▸ **Objective**: Only the lines from the start up to and including the line containing "seat_gap = 0.3" should be repeated, word for word.

[3D code data]
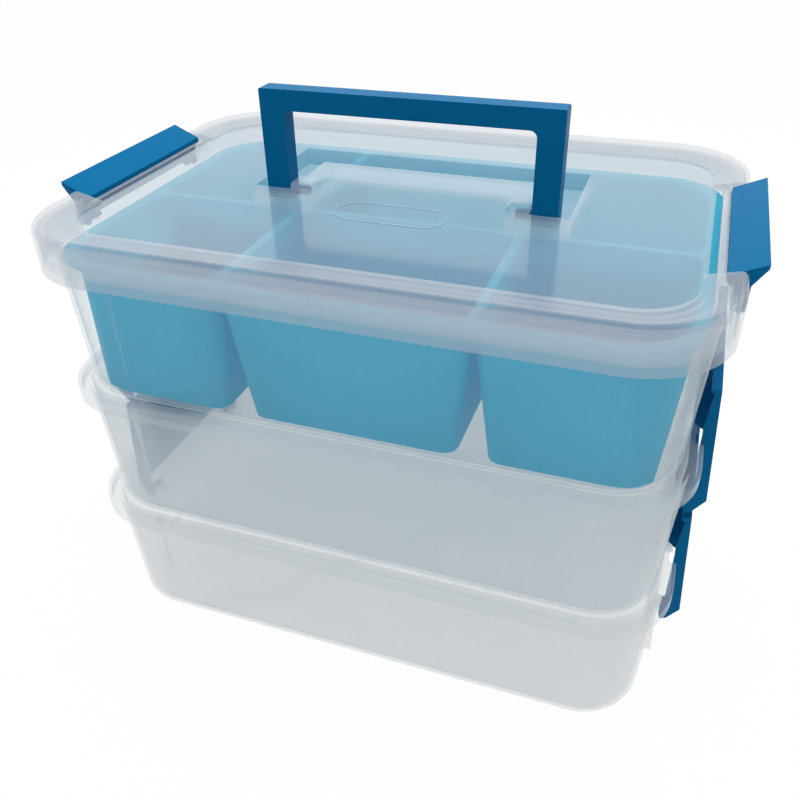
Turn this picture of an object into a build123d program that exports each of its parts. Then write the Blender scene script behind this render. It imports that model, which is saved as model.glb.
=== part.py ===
from build123d import *
import math
import os

os.makedirs("parts", exist_ok=True)

# Three stacked trays with a carrying lid.  X runs along the box, Y from front to back, Z up.
# The origin is the middle of the footprint on the table.

# Trays, all three from one mould shape
tray_height = 93.0
nest_depth = 8.4
wall = 2.0
rim_half_x = 180.0
rim_half_y = 125.5
rim_radius = 45.0
rim_lip = 8.0
rim_edge_round = 1.2
flange_x = 5.0
flange_y = 5.9
flange_corner = 4.0
wall_spread = 5.4
foot_round = 14.0
corner_rib_x = 131.0
corner_rib_width = 2.4
corner_rib_depth = 7.6
corner_rib_top_drop = 9.5
rim_notch_half_y = 62.0
rim_notch_depth = 4.4
seat_gap = 0.3

# Ledge on each end of the foot for the hook of the tier latch below
ledge_half_y = 54.0
ledge_inset = 3.0
ledge_rise = 6.2
ledge_slope_run = 4.6
ledge_slope_drop = 4.2

# Lugs carrying the latch pins
lug_inner_y = 49.5
lug_thickness = 3.0
lug_radius = 3.6
lid_lug_radius = 3.0
pin_radius = 2.2
lid_pin_radius = 1.8
pin_gap = 0.35
tier_pivot_inset = 0.5
tier_pivot_drop = 43.0
lid_pivot_inset = 1.4
lid_pivot_drop = 5.5

# Latches; each place along X is counted from the end of the rim
latch_half_y = 60.0
latch_side = 2.5
latch_skin = 2.4
pin_reach = 9.5
tier_tab_top = 32.5
tier_top_inner = -2.2
tier_top_outer = 2.6
tier_flare = 7.6
tier_flare_drop = 37.5
tier_chamfer = 1.0
tier_chamfer_drop = 47.0
tier_foot = -2.4
tier_foot_drop = 48.3
tier_inner = -1.8
hook_tip = -6.6
hook_rise = 4.6
lid_hook_tip = -6.7
lid_hook_rise = 8.6
lid_tip = 10.2
lid_tip_rise = 16.0
lid_tip_edge = 2.2
lid_neck = 4.2
lid_neck_rise = 4.6
lid_plate = 2.0
lid_hook_thick = 2.7
lid_hook_out = -3.4
lid_web_rise = 5.6
lid_latch_drop = 8.8
lid_foot = -2.6
lid_cheek = -3.0

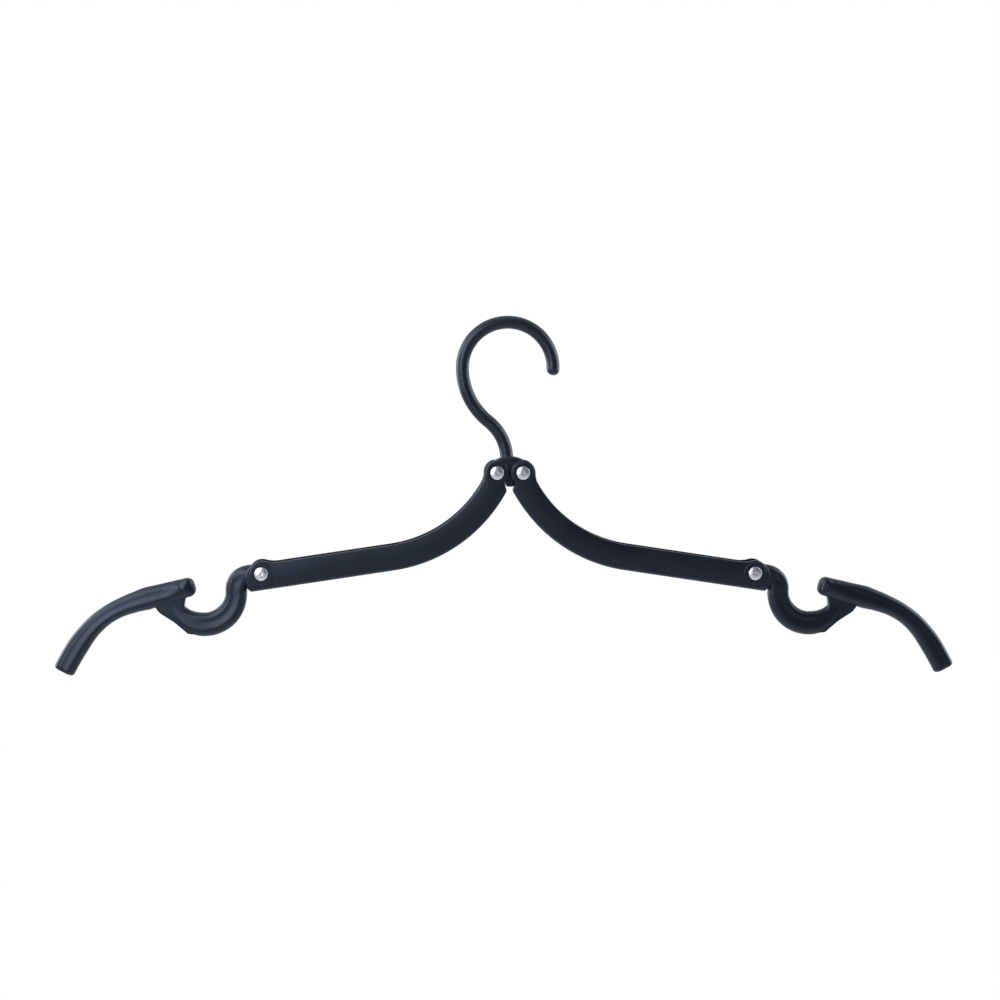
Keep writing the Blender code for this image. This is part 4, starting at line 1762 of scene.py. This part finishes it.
@dataclass
class Studio:
    """The white studio: a pale floor well below the hanging hanger, a white surround and six softboxes."""

    floor_drop: float = 0.90
    floor_half: float = 9.0
    white: str = "#ffffff"
    floor_colour: str = "#f4f4f4"
    floor_shadow_share: float = 0.12
    shadow_near: float = 1.0
    shadow_far: float = 2.2
    shown_from: float = 0.3
    shown_to: float = 1.5
    room_grey: float = 0.15
    room_turn: Point = (-0.45, 0.25)
    lamps: tuple[SoftBox, ...] = (
        SoftBox("left_key_softbox", -66.0, 38.0, 1.00, 0.50, 0.60, 3.0),
        SoftBox("left_side_softbox", -101.0, 10.0, 1.00, 0.85, 0.85, 9.0),
        SoftBox("left_front_softbox", -31.0, 15.0, 1.00, 0.64, 0.80, 6.6),
        SoftBox("right_softbox", 66.0, 32.0, 1.00, 0.46, 0.60, 1.8),
        SoftBox("right_side_softbox", 97.0, 12.0, 1.00, 0.80, 0.80, 6.4),
        SoftBox("top_softbox", -20.0, 72.0, 0.95, 0.90, 0.60, 1.5),
    )

    def floor_light(self, tree: NodeTree) -> NodeSocket:
        """Works out how white the floor shows by itself, the rest being what the lamps make of it.

        Args:
            tree: The floor's node tree.

        Returns:
            A socket from zero, for light that falls on the floor, to one, for a background seen straight, in a
            reflection or in a refraction.
        """
        path = add_node(tree, "ShaderNodeLightPath").outputs
        place = add_node(tree, "ShaderNodeTexCoord").outputs["Object"]
        # Straight down the shadow stays; far off the floor goes over into the white surround
        flat = add_node(tree, "ShaderNodeVectorMath", {0: place, 1: (1.0, 1.0, 0.0)}, operation="MULTIPLY")
        away = add_node(tree, "ShaderNodeVectorMath", {0: flat.outputs["Vector"]}, operation="LENGTH")
        reach, shown = (self.shadow_near, self.shadow_far), (1.0 - self.floor_shadow_share, 1.0)
        seen = mapped(tree, away.outputs["Value"], reach, shown, "SMOOTHSTEP")
        # A reflection shows the background white where the camera sees the floor, which is behind the hanger
        beyond = (self.shown_from, self.shown_to)
        behind = mapped(tree, part_of(tree, place, "Y"), beyond, (0.0, 1.0), "SMOOTHSTEP")
        bent = maths(tree, "MAXIMUM", path["Is Glossy Ray"], path["Is Transmission Ray"])
        straight = maths(tree, "MULTIPLY", path["Is Camera Ray"], seen)
        return maths(tree, "MAXIMUM", straight, maths(tree, "MULTIPLY", bent, behind))

    def surround(self) -> None:
        """Makes the world: white behind and for the camera, and a grey open room in front."""
        world = bpy.data.worlds.new("white_studio")
        world.use_nodes = True
        tree = world.node_tree
        tree.nodes.clear()
        way = add_node(tree, "ShaderNodeTexCoord").outputs["Generated"]
        depth = mapped(tree, part_of(tree, way, "Y"), self.room_turn, (self.room_grey, 1.0), "SMOOTHSTEP")
        path = add_node(tree, "ShaderNodeLightPath").outputs
        straight = maths(tree, "MAXIMUM", path["Is Camera Ray"], path["Is Transmission Ray"])
        glow = {"Color": linear(self.white), "Strength": maths(tree, "MAXIMUM", straight, depth)}
        surface = add_node(tree, "ShaderNodeBackground", glow).outputs["Background"]
        add_node(tree, "ShaderNodeOutputWorld", {"Surface": surface})
        bpy.context.scene.world = world

    def floor(self, lowest: float) -> None:
        """Makes the pale floor, which shows white and keeps a soft shadow.

        Args:
            lowest: The height of the hanger's lowest point.
        """
        half, height = self.floor_half, lowest - self.floor_drop
        material = bpy.data.materials.new("pale_floor")
        material.use_nodes = True
        tree = material.node_tree
        tree.nodes.clear()
        matt = add_node(tree, "ShaderNodeBsdfDiffuse", {"Color": linear(self.floor_colour)}).outputs["BSDF"]
        white = add_node(tree, "ShaderNodeEmission", {"Color": linear(self.white), "Strength": 1.0})
        both = {0: self.floor_light(tree), 1: matt, 2: white.outputs["Emission"]}
        surface = add_node(tree, "ShaderNodeMixShader", both).outputs["Shader"]
        add_node(tree, "ShaderNodeOutputMaterial", {"Surface": surface})
        mesh = bpy.data.meshes.new("studio_floor")
        ends = [(-half, -half, height), (half, -half, height), (half, half, height), (-half, half, height)]
        mesh.from_pydata(ends, [], [(0, 1, 2, 3)])
        mesh.materials.append(material)
        linked(mesh.name, mesh)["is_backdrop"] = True

    def make(self, aim: Vector, lowest: float) -> None:
        """Builds the studio.

        Args:
            aim: What the lamps face.
            lowest: The height of the hanger's lowest point.
        """
        self.surround()
        self.floor(lowest)
        for lamp in self.lamps:
            lamp.make(aim)
        bpy.context.scene.view_settings.view_transform = "Standard"


def hand_over(piece: Object, body: str, nodes: Sequence[str]) -> None:
    """Gives a piece to the body that carries it, in place of the frame's own solids.

    Args:
        piece: The finished piece.
        body: The body that it moves with.
        nodes: The nodes that it stands for.
    """
    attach(piece, body)
    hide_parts(*nodes)
    LOG.info("%s: %d faces, rides on %s", piece.name, len(piece.data.polygons), body)


def corners(bounds: Sequence[Sequence[float]]) -> list[list[float]]:
    """Turns a box into plain lists of numbers."""
    return [[float(value) for value in corner] for corner in bounds]


def main() -> None:
    """Builds the hanger on its frame, lights it and sets the camera."""
    logging.basicConfig(level=logging.INFO, format="%(name)s: %(message)s")
    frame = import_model()
    solid_box = corners(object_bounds())
    hinges = Hinges.from_frame(frame["joints"])
    plastic = MouldedPlastic().make()
    steel_finish = PlatedSteel()
    steel = steel_finish.make()
    sweep = SweptBarTree()
    arm = InnerArm(hinges)
    outer = OuterArm(hinges, sweep)
    rivets = RivetSet(hinges, TurnedSetTree(steel_finish.radius_attribute))
    hand_over(Hook(hinges, sweep).build(arm, plastic), "hook", ["hook"])
    for side in Side:
        word = side.word
        body = f"inner_arm_{word}"
        hand_over(arm.build(side, outer.beside, plastic), body, [body])
        hand_over(rivets.build(side, steel), body, [f"inner_rivet_{word}", f"outer_rivet_{word}"])
        hand_over(outer.build(side, plastic), f"outer_arm_{word}", [f"outer_arm_{word}"])
    aim = Vector((0.0, 0.0, hinges.inner.z))
    Viewpoint().make(aim)
    Studio().make(aim, solid_box[0][2])


if __name__ == "__main__":
    main()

▸ **Solution for this exercise**:
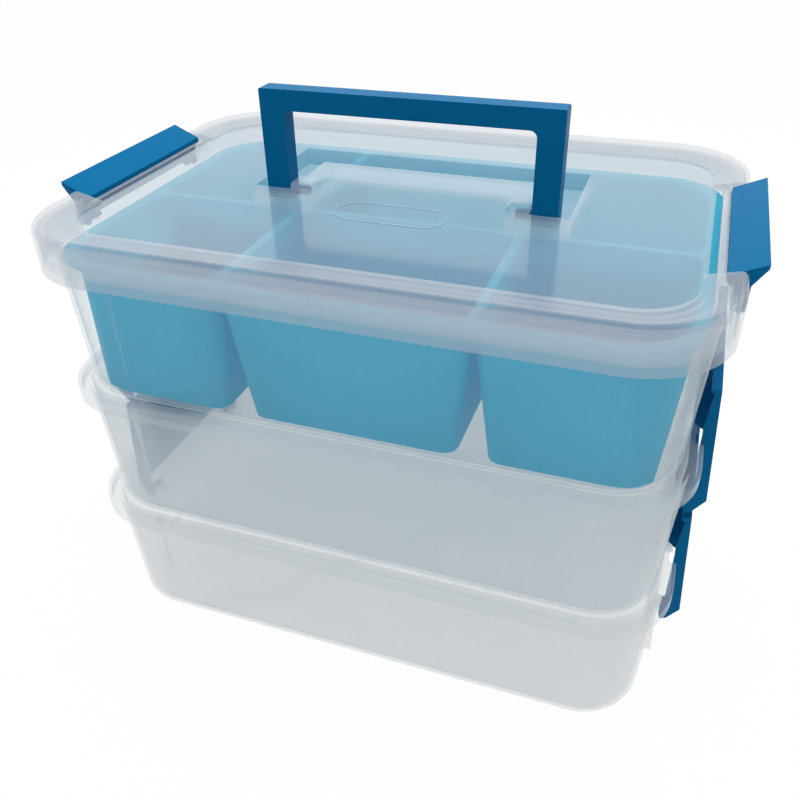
Turn this picture of an object into a build123d program that exports each of its parts. Then write the Blender scene script behind this render. It imports that model, which is saved as model.glb.
=== part.py ===
from build123d import *
import math
import os

os.makedirs("parts", exist_ok=True)

# Three stacked trays with a carrying lid.  X runs along the box, Y from front to back, Z up.
# The origin is the middle of the footprint on the table.

# Trays, all three from one mould shape
tray_height = 93.0
nest_depth = 8.4
wall = 2.0
rim_half_x = 180.0
rim_half_y = 125.5
rim_radius = 45.0
rim_lip = 8.0
rim_edge_round = 1.2
flange_x = 5.0
flange_y = 5.9
flange_corner = 4.0
wall_spread = 5.4
foot_round = 14.0
corner_rib_x = 131.0
corner_rib_width = 2.4
corner_rib_depth = 7.6
corner_rib_top_drop = 9.5
rim_notch_half_y = 62.0
rim_notch_depth = 4.4
seat_gap = 0.3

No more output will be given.